» **PROBLEM DESCRIPTION**: Copy every line with the string "bending" in it.
## begin EXCERPTED DATA
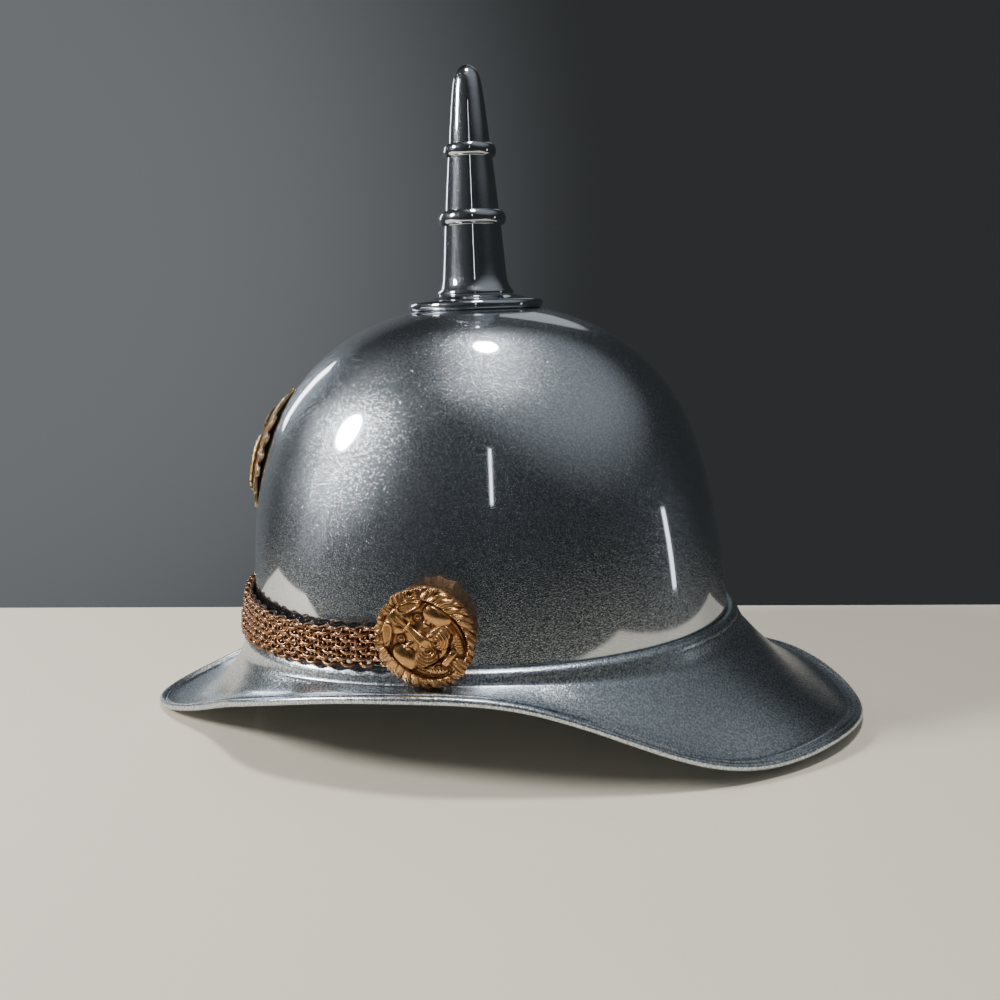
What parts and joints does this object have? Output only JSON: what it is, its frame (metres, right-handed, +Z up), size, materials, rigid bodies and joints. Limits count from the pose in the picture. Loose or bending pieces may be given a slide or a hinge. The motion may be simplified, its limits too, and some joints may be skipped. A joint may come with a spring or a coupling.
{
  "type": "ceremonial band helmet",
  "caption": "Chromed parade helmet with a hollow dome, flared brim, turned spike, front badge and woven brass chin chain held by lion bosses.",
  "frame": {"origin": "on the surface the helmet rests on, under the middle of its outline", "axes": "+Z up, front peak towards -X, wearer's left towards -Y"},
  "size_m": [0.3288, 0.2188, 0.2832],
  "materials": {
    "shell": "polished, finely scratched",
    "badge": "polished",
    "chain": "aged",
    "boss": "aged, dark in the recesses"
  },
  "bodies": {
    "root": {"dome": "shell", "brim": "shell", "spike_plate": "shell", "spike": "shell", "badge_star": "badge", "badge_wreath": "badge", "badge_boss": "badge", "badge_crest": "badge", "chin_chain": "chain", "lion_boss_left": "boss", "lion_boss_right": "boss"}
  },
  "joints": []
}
## end EXCERPTED DATA
## begin EXCERPTED DATA
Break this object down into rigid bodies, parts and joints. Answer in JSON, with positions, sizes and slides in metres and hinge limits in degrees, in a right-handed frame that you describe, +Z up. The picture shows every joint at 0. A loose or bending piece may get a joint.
## end EXCERPTED DATA
» **FULL SOLUTION**:
What parts and joints does this object have? Output only JSON: what it is, its frame (metres, right-handed, +Z up), size, materials, rigid bodies and joints. Limits count from the pose in the picture. Loose or bending pieces may be given a slide or a hinge. The motion may be simplified, its limits too, and some joints may be skipped. A joint may come with a spring or a coupling.
Break this object down into rigid bodies, parts and joints. Answer in JSON, with positions, sizes and slides in metres and hinge limits in degrees, in a right-handed frame that you describe, +Z up. The picture shows every joint at 0. A loose or bending piece may get a joint.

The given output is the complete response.